The only time I noticed a balance difference is when we returned to the dock and washed down the boat. I would have to ask the kids to sit on the stern to keep the water flowing in that direction.
The boat balance was just over the center towards the bow but was never a problem with rain water as the weight of the water would always favor the stern and therefore allowed the bilge pump to evacuate the excess water.
Even after leaving the transom drain plug out for the night the boat tipped toward the stern.
I handled this boat in many different seas and situations and never felt compromised. This includes 4-5 foot seas 20-25 miles off Cape Hatteras.
I towed the boat from central NJ to Cape Hatteras with a 2007 Infiniti QX56 (fancy Nissan Armada.) This SUV was is rated 9000 lb towing capacity and is quite capable of towing the load of a 23 Conquest and steel trailer totaling approximately 7000 lbs.
On flat terrain I was looking in the rear view to insure it was still there, but I felt it's presence in the hills of Southern NJ.
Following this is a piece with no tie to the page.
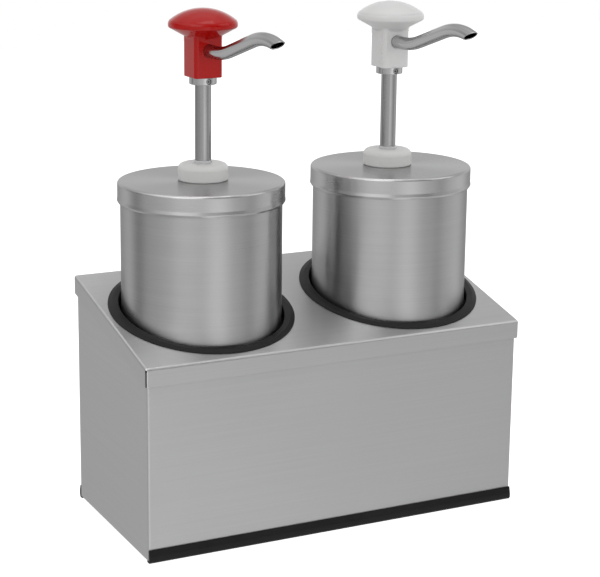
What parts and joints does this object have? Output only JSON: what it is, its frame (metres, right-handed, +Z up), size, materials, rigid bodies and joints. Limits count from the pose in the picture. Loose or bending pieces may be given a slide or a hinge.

I will also say that I would not have owned the 23 Conquest without the hardtop option. However, I would like to "feel" this boat without the hardtop only because as Jim H. suggested it must add considerable weight towards top heaviness.
As the above responses suggest, this is a heavy and well built boat. My 23 Conquest outclassed my previous 24 SeaRay Weekender on many levels. One advantage my 24 SeaRay 260 V8 inboard/outboard had over the 23 Conquest was fuel mileage. I believe the 24 SeaRay was capable of at least 3 MPG compared to my 23 Conquest at 1.8 MPG at best.